Most of those that cited money as their main challenge and approached us seemed to see it as an opportunity for funding. It is actually sad to see how many people believe money solves business problems. There are definitely businesses that would do better with money alone, but they are the exception, and this is usually one of 2 things –
- Either they need capital to scale. Meaning they already operate at a profit and could carry on the way they are, but a capital injection could help them scale or expand the business, OR
- They need bridges now and then. This is a requirement for capital to bridge the gap between delivery and receipt of payment. For these businesses there are options like invoice factoring or friends and family
Now, I am not disputing that most businesses need some form of capital up front to get going. It is obvious that one might have raw materials to buy, fuel to get around and maybe even some ad-spend. What I am disputing is the use of money as an excuse, as a stagnation or procrastination mechanism. We all know what money can do for our business – pay rent, purchase stock, pay employees, purchase advertising space etc. but it is important to point out what money cannot do for your business, no matter how much of it you have.
Money can’t build your relationships. Take my first business as an example. We hardly had money, but we had relationships. My business partner’s dad lent us a small vehicle until we had cash to buy our own. We sat down with our suppliers and negotiated 30-day payment terms from day one, which they generally don’t do. We went to old school principals, told them our story and offered favourable rates to do work for them. We found a business like ours that had liquidated and offered 2 of their staff jobs at low wages, still better for them than sitting at home. The relationships gave us a vehicle, affordable payment terms, employees and our first customers that we used as references when looking for more work. The alternative was to sit around and use money as an excuse.
Money cannot buy your customer’s trust – this is built over time by how you treat them, how you deliver on your promises of service and quality.
Money can’t make your product solve real problems – all money can do here is make your product a better version of what it is. And even making it better doesn’t mean you are selling the right product in the right market.
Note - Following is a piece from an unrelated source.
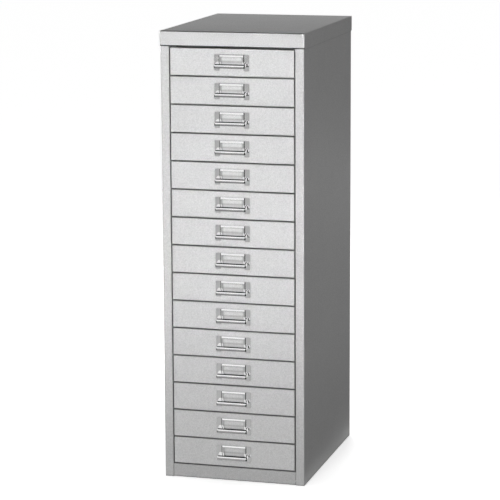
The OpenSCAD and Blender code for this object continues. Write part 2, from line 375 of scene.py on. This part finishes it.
def reflected_card(name, corners, level):
    """A studio card that only shows in what the metal mirrors."""
    card = stage_sheet(name, corners, card_material(name, level))
    card.visible_camera = False
    card.visible_diffuse = False
    card.visible_transmission = False
    card.visible_volume_scatter = False
    card.visible_shadow = False


def flat_card(name, plan, height, level):
    """A level card with that outline on the floor plan."""
    reflected_card(name, [(x, y, height) for x, y in plan], level)


def upright_card(name, start, end, low, high):
    """A black card from height low to high, between two points of the floor plan."""
    (x0, y0), (x1, y1) = start, end
    reflected_card(name, [(x0, y0, low), (x1, y1, low), (x1, y1, high), (x0, y0, high)], CARD_BLACK)


def make_floor_cards():
    """Cards just above the floor: a grey sector in front, between black ones at both sides."""
    near, far, rear = -0.25, -9.0, 3.0
    side, wide = 0.16, 12.0
    grey_right, grey_left_near, grey_left_far = 0.02, -0.05, -6.3
    front = [(grey_right, near), (grey_right, far), (grey_left_far, far), (grey_left_near, near)]
    right = [(grey_right, near), (side, near), (side, rear), (wide, rear), (wide, far),
             (grey_right, far)]
    left = [(grey_left_near, near), (grey_left_far, far), (-wide, far), (-wide, rear),
            (-side, rear), (-side, near)]
    flat_card("card_front", front, CARD_LIFT, CARD_GREY)
    flat_card("card_right", right, CARD_LIFT, CARD_BLACK)
    flat_card("card_left", left, CARD_LIFT, CARD_BLACK)


def make_high_cards():
    """Black cards overhead, at both sides, at the far right and behind the cabinet."""
    flat_card("card_sky", rectangle(-2.5, -2.3, 2.5, 0.6), 2.46, CARD_BLACK)
    upright_card("card_far_right", (0.02, -9.0), (9.0, -9.0), low=0.0, high=2.2)
    upright_card("card_side_right", (9.0, -9.0), (9.0, 0.5), low=0.0, high=2.2)
    upright_card("card_side_left", (-9.0, -6.0), (-9.0, 2.0), low=0.0, high=1.8)
    upright_card("card_back", (-2.4, 1.6), (1.6, 1.6), low=0.4, high=2.6)


def area_light(name, place, aim, size, power, spread=180.0):
    """A softbox at place, facing aim. The metal mirrors the cards and not the lamp."""
    data = bpy.data.lights.new(name, "AREA")
    data.shape = "RECTANGLE"
    data.size, data.size_y = size
    data.spread = radians(spread)
    data.energy = power
    lamp = bpy.data.objects.new(name, data)
    lamp.location = Vector(place)
    lamp.rotation_euler = (Vector(aim) - Vector(place)).to_track_quat("-Z", "Y").to_euler()
    lamp.visible_camera = False
    lamp.visible_glossy = False
    bpy.context.scene.collection.objects.link(lamp)


def make_lights():
    """A key far in front with three narrow lamps, a fill at the right side and one lamp behind."""
    front = -3.5
    area_light("key", (0.0, front, 0.9), aim=(0.0, 0.0, 0.6), size=(1.0, 1.0), power=70.0)
    for stand, power in ((0.45, 0.85), (0.8, 0.45), (1.0, 1.15)):
        area_light("grid", (0.0, front, stand), aim=(0.0, 0.0, stand), size=(1.6, 0.3), power=power,
                   spread=14.0)
    area_light("fill", (2.6, 0.1, 0.4), aim=(0.14, 0.0, 0.3), size=(0.6, 0.6), power=6.9)
    area_light("rear", (-0.6, 1.8, 1.9), aim=(0.0, 0.1, 0.7), size=(1.2, 1.2), power=26.0)


def make_camera():
    az, el, roll = radians(VIEW_AZIMUTH), radians(VIEW_ELEVATION), radians(VIEW_ROLL)
    back = Vector((sin(az) * cos(el), -cos(az) * cos(el), sin(el)))
    right = Vector((cos(az), sin(az), 0.0))
    up = back.cross(right)
    right_rolled = right * cos(roll) + up * sin(roll)
    up_rolled = up * cos(roll) - right * sin(roll)
    data = bpy.data.cameras.new("camera")
    data.lens = LENS_MM
    data.sensor_width = SENSOR_MM
    camera = bpy.data.objects.new("camera", data)
    turn = Matrix((right_rolled, up_rolled, back)).transposed().to_4x4()
    camera.matrix_world = Matrix.Translation(VIEW_TARGET + back * VIEW_DISTANCE) @ turn
    bpy.context.scene.collection.objects.link(camera)
    bpy.context.scene.camera = camera


# The dressed cabinet

def dress(names, mat):
    """Gives those CAD nodes that material alone."""
    for name in names:
        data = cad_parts[name].data
        data.materials.clear()
        data.materials.append(mat)


shell_paint = paint("shell_paint", SHELL_TONE, foot_shade=FOOT_SHADE)
cap_paint = paint("cap_paint", SHELL_TONE, lines=True)
drawer_paint = paint("drawer_paint", DRAWER_TONE)
# Same paint as the shell, with its tone lowered as painted shade
plinth_paint = paint("plinth_paint", PLINTH_SHADED_TONE)
tray_paint = paint("tray_paint", TRAY_TONE)
inner_paint = paint("inner_paint", INNER_TONE, INNER_ROUGHNESS)
plate = chrome("chrome")

dress(["top_cap"], cap_paint)
dress(["side_panel_left", "side_panel_right", "back_panel", "top_rail"], shell_paint)
dress(["plinth_rail"], plinth_paint)
dress(["base_pan", "runner_rack_left", "runner_rack_right"], inner_paint)
dress(drawer_names("drawer_front"), drawer_paint)
dress(drawer_names("drawer_tray"), tray_paint)
dress(drawer_names("drawer_pull"), plate)

make_camera()
make_world()
make_floor()
make_floor_cards()
make_high_cards()
make_lights()

bpy.context.scene.view_settings.view_transform = "Standard"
Money in your business does not ensure your customers can afford your product or that they want it. Just because you think people should have the thing you sell, it doesn’t mean they can afford it or even want it. It means nothing even if you have the money to give them the best version of what it is. Your market needs to be sold on what you have to offer, or they have to have a need for it. They need to be willing to part with their money for whatever you have to offer. If you are selling ice in Alaska, that might not be so easy, no matter how good you think it is. But if you were selling ice in the desert, then you have a product that people need and want, that they are willing to hand over money for without thinking about it. So, whether it is your own money or someone else’s, more money in your business does not mean it solves those problems.
On the topic of someone else’s money (for those seeking funding) – ask yourself the following: If it was someone else with your business idea, would you hand over the money to them to start the business? Is the product or idea that good that you would part with your money for them to run the business with it? How much would you give them? What would you expect in return? What would you want to know before giving them the funds? Not so easy to see it from that perspective, right?
As Ray says – if you truly believe money would solve your problems, then someone should give you all the money you want because you will quickly learn that money just speeds things up and it will quickly show you all the other problems in your business. Unfortunately, that would also be a huge waste of money.
In my business with Thabiso, we recently approached a firm that provides funding. We quickly learned that the funding we required was too little for them to give us, i.e. the investment and return was too small. So, we didn’t try push up the number, we walked away. We knew that more money would not help us at all. Most inexperienced entrepreneurs would jump at the opportunity to get their hands on more of someone else’s money.
In conclusion – if you have relationships to leverage, if you can build trust, if you have good service and quality and you offer the right product in the correct market to people who can afford it, then you will make money even if you start out with very little money OR you will quickly find an investor because all the supporting pillars are in place for a good business. But money should not be the starting point. In some cases, if you have these pillars in place, then some customers will even hand you their money in advance. Meaning you can take deposits and forward payments. The customers will be paying for it themselves.
If the demographic for our respondents is a true reflection of the entrepreneurs out there, it is a sad situation. It means half of the entrepreneurs out there are sitting around waiting for money, which means we are 50% down on our potential as a country and an economy. If after all this you still believe money will solve your problems, spend some time researching similar businesses to yours and read a few of the stories in Entrepreneur and Thriving magazines; you will quickly see how many others accomplished what you want to with little or no money to start out with.